Aug 13, 2010 10:20 GMT  ·  By

Many rumors have been circulating the web concerning NVIDIA and its supposed strategy regarding x86 technology, but a more recent interview between the company's CEO and CNET reveals that the Santa Clara, California-based GPU maker will focus on ARM instead of trying to recover from having been out of the x86 business for over a year.

The essence of that interview between Nvidia CEO Jen-Hsun Huang and CNET's Brooke Chrothers is that the company will focus on ARM-based products, such as the Tegra 2 chips that are already selling.

Huang made a point of stating that Tegra 2 is available in two iterations, intended for mobile phones and tablets, and that they are both being made part of products.

Until some time ago, NVIDIA used to make chipsets for x86 CPUs, but Intel filed a lawsuit that put a halt to this practice and, while still ongoing, already made its impact felt.

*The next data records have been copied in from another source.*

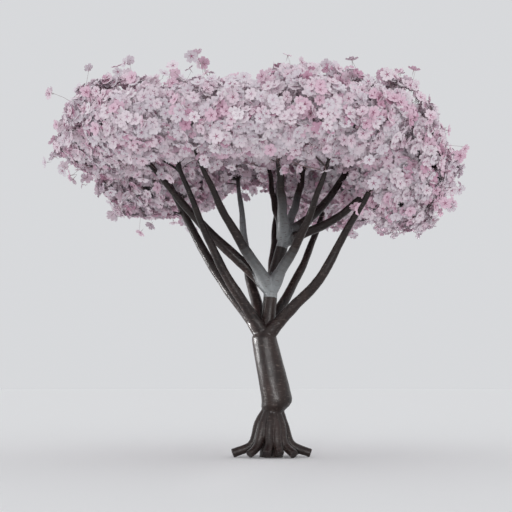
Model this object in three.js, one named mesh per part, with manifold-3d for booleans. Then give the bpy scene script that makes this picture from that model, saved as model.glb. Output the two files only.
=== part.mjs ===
// A flowering cherry in full blossom: a leaning trunk on a fluted root flare, a central leader,
// fourteen boughs that leave it at three heights, and a broad, flat-topped crown of blossom masses.
// Millimetres, +Z up. The origin is the middle of the flat cut at ground level, and -Y is the front.
// Bearings are degrees round the trunk, anticlockwise from +X seen from above.

import * as THREE from "three";
import { mergeVertices } from "three/addons/utils/BufferGeometryUtils.js";
import Module from "manifold-3d";

const wasm = await Module();
wasm.setup();

// Heights that the rest of the tree is set out from.
const collarHeight = 550; // the swollen collar above the roots
const crotchHeight = 1165; // the lowest fork, where the trunk ends
const midForkHeight = 1665;
const topForkHeight = 2180;
const crownMiddle = new THREE.Vector3(-170, 0, 0); // the plan centre that the masses stand round
const clearance = 0.6; // between a limb and the limb it meets
const sliver = 0.15; // surface detail finer than this is dropped after a cut
const massClearance = 1.004; // how much larger than a mass the hollow it leaves in its neighbours is

// The middle of the stem, from the ground to the top fork.
const stemLine = [
  { z: 0, x: 0, y: 0 },
  { z: 425, x: 12, y: -22 },
  { z: collarHeight, x: 58, y: -30 },
  { z: 835, x: 0, y: -58 },
  { z: crotchHeight, x: -70, y: -90 },
  { z: 1345, x: -30, y: -80 },
  { z: midForkHeight, x: 0, y: -50 },
  { z: 1905, x: 65, y: -25 },
  { z: topForkHeight, x: 137, y: 0 },
];

// The trunk's radius at each height: it is waisted inside the roots and overhangs them at the collar.
const trunkRadii = [
  { z: -60, r: 122 },
  { z: 150, r: 112 },
  { z: 400, r: 90 },
  { z: 445, r: 108 },
  { z: 490, r: 139 },
  { z: collarHeight, r: 154 },
  { z: 625, r: 150 },
  { z: 835, r: 141 },
  { z: 1055, r: 131 },
  { z: crotchHeight, r: 125 },
  { z: 1215, r: 104 },
];

// The leader, from the lowest fork to the top fork.
const leaderRadii = [
  { z: crotchHeight, r: 78 },
  { z: midForkHeight, r: 69 },
  { z: topForkHeight, r: 60 },
];

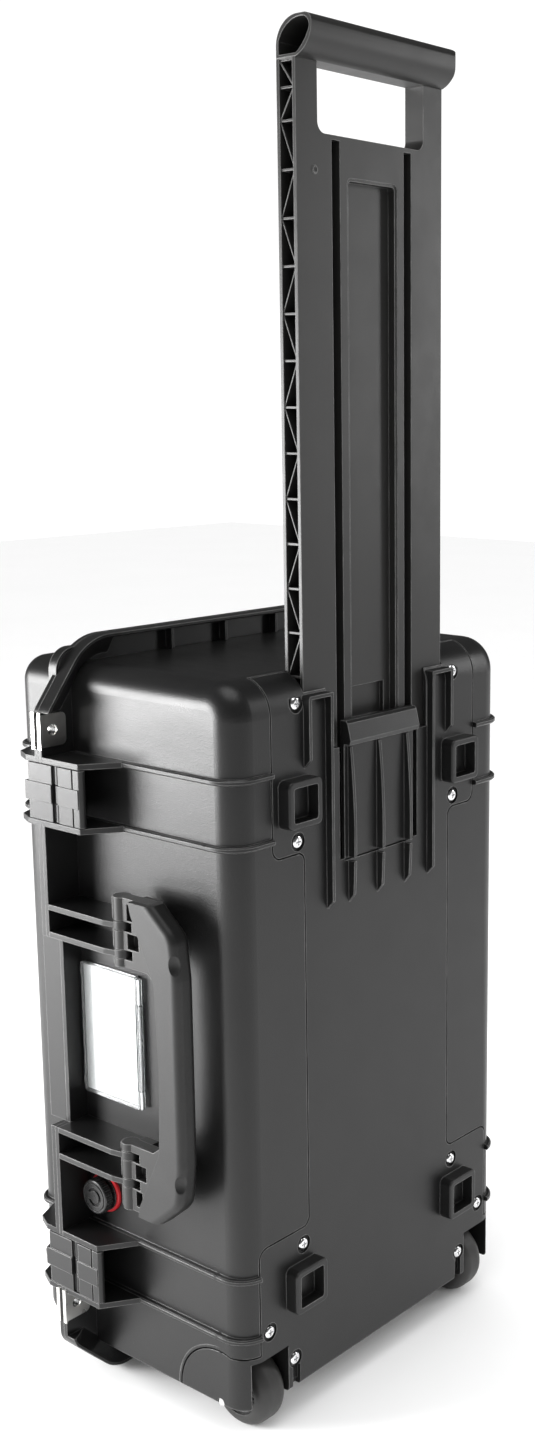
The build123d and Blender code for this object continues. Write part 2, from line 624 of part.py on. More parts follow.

Basically, because it couldn't make x86 technologies for over a year, the company has fallen behind in this area.

As such, Huang states that efforts will be directed towards further improvement of its ARM SoCs and other projects that will come into being as time goes on.

"Our CPU strategy is ARM," Huang said. "ARM is the fastest growing processor architecture in the world today. ARM supports (Google's) Android best. And Android is the fastest growing OS in the world today.”

"The FTC case is about Intel's monopoly behavior and conduct. Our (court) dispute with Intel is related to a pair of contracts--a license of (data) bus rights to us and the cross license to them," he went on to saying.

“Intel's conduct as a company informs some of their behavior in our case. However, our case is not related to the FTC. Our case is specifically related to a contract dispute," he clarified.

"They (Intel) have disrupted our chipset business. The damage has been done. We've been out of the chipset business for well over a year, so if this got resolved we're not expecting to ramp back up the thousand engineers that we had working on chipsets."

Unsurprisingly, Intel did not comment on the interview.